The U.S. Postal Service also issued a Post Office Bulletin announcing the stamp-card, which was displayed on bulletin boards to announce this new commemorative issue. Measuring 8 x 10 inches, it contains a Census postcard affixed with regular photo corner mounts, and a history of the card-stamp below. Imagine being the postal worker in Washington DC who had to lick the corner mounts and affix the cards on each of the bulletins that were sent out to the U.S. Post Offices across the country. During those days, only a couple of individuals did this, and around 2,000 of each design were produced in this manner.

The U.S. Census commemorative postcards are not rare, and can easily be obtained from a stamp dealer for a few dollars. They are cataloged as Scott UX53.

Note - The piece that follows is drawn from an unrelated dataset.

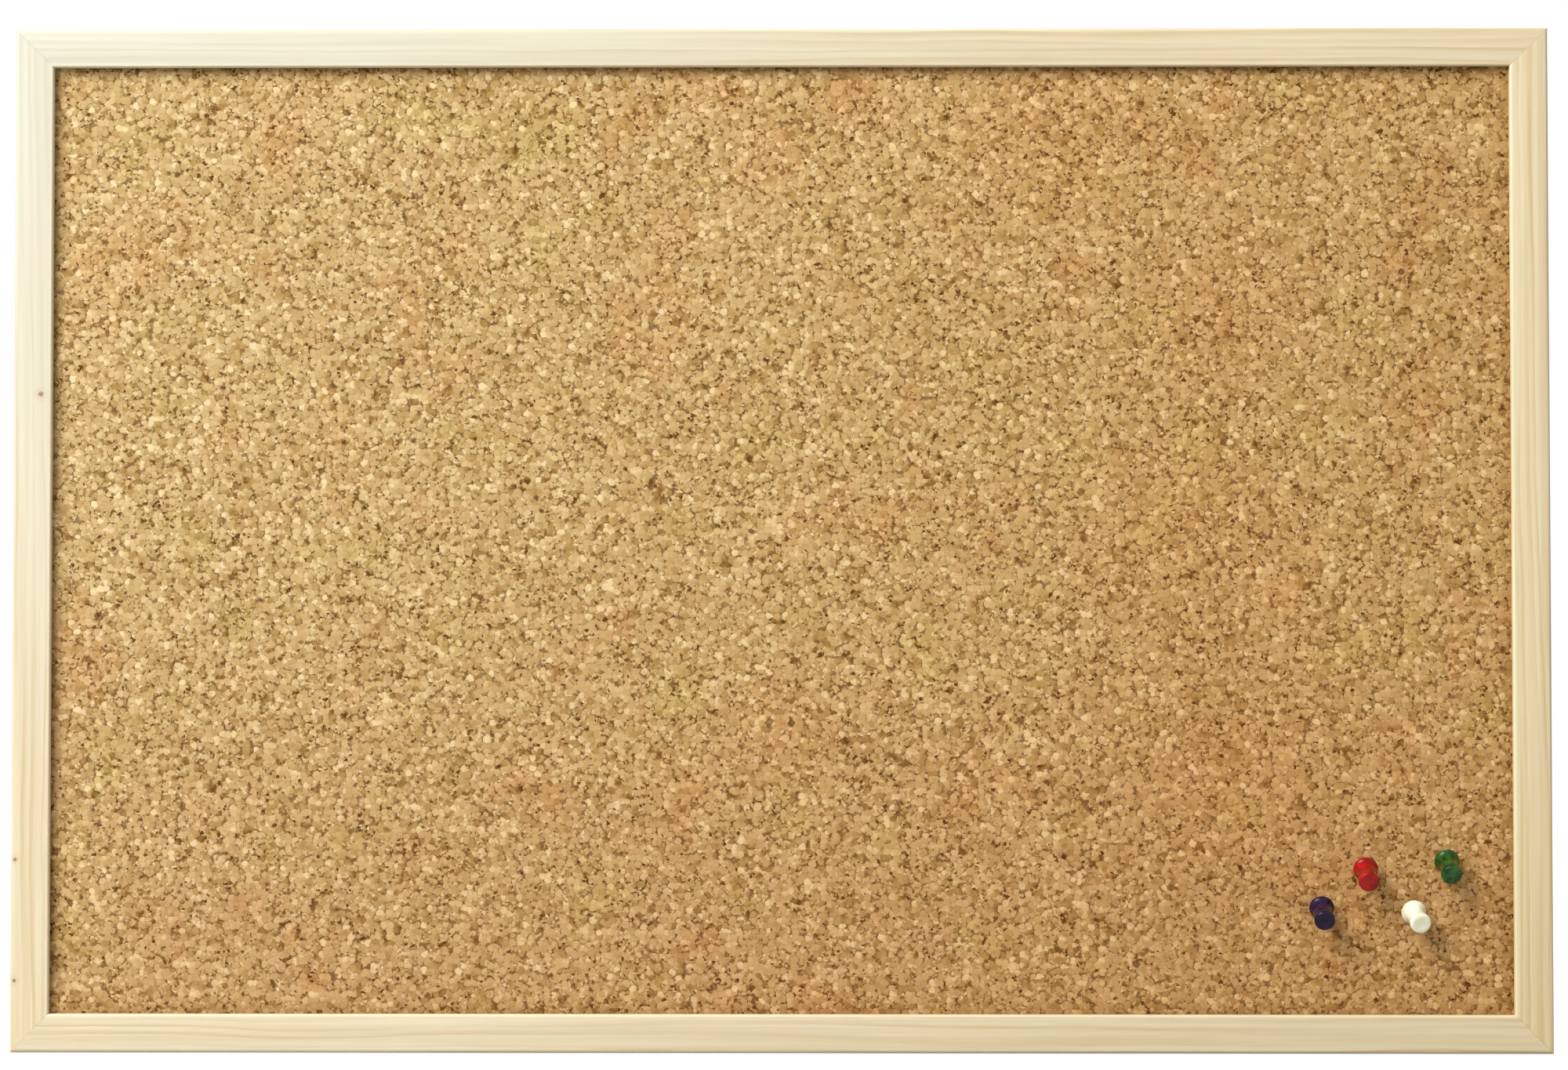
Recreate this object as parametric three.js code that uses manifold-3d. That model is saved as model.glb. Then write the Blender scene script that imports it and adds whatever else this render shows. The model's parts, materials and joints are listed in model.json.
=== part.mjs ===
// A framed cork pinboard with four push pins, made as separate pieces.
//
// Lengths are in millimetres. X runs across the board, Z points up and -Y faces the room.
// The origin is the middle of the board on the wall plane, where the back pads touch.

import * as THREE from 'three';
import { mergeVertices } from 'three/addons/utils/BufferGeometryUtils.js';
import Module from 'manifold-3d';

// Whole board
const BOARD_WIDTH = 600;
const BOARD_HEIGHT = 400;

// Clearances
const SEAT_GAP = 0.3; // between two pieces that touch or are glued
const PANEL_EDGE_GAP = 0.5; // between the panel's edge and the rabbet wall
const MITRE_GAP = 0.3; // between the two rails of a corner
const CUT_OVERRUN = 1; // how far a cut runs past the face that it opens

// Frame moulding
const RAIL_FACE = 15;
const LIP_THICKNESS = 3; // wood in front of the cork
const LIP_OVERLAP = 5; // how far the lip covers the panel
const OUTER_ROUND = 2;
const INNER_ROUND = 0.8;
const BACK_CHAMFER = 0.6;
const BACK_RECESS = 1.2; // wood that stands behind the panel points

// Panel
const CORK_THICKNESS = 2;
const CORE_THICKNESS = 7.5;
const BACKING_THICKNESS = 2;

// Corner nails: thin steel angles driven across each mitre from the back
const NAIL_THICKNESS = 0.6;
const NAIL_LEG = 3.6;
const NAIL_HEIGHT = 7;
const NAIL_SINK = 0.4; // below the back of the frame
const NAILS_PER_CORNER = 2;

// Panel points: flat steel tongues pushed into the rabbet wall behind the panel
const POINT_THICKNESS = 0.5;
const POINT_WIDTH = 5.5;
const POINT_COVER = 4.5; // wood left outside the buried tip
const POINT_REACH = 6.5; // length over the panel
const POINT_TAPER_SHARE = 0.45; // share of the buried length that tapers
const POINT_PLACE_SHARES = {
  top: [-0.33, 0, 0.33],
  right: [-0.2, 0.2],
  bottom: [-0.33, 0, 0.33],
  left: [-0.2, 0.2],
};

// Wall pads
const PAD_RADIUS = 4.5;
const PAD_THICKNESS = 4;
const PAD_EDGE = 0.7; // chamfer round the face that meets the wall
const PAD_END_INSET = 40; // from the board's side to the pad's middle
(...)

Oh, you want to know the technical name for a stamp collector as per our quiz question. The answer is A: a philatelist. The term is a combination of two Greek words: 1) Philo, meaning friend; and 2) Atelia, meaning exempt from payment. The latter is because a postage stamp affixed to an envelope meant that you prepaid the fee, thus it was exempt from payment when it was delivered. Thus, philately encompasses the study of stamp production, stamp identification, and topics depicted on the stamps themselves. It’s a big hobby, one of which I bet some of our Census Field Representatives are involved in. If you attend a stamp, oh, I mean, a philatelic convention sometime this year, look for a 1965 Census commemorative postcard to add to your collection.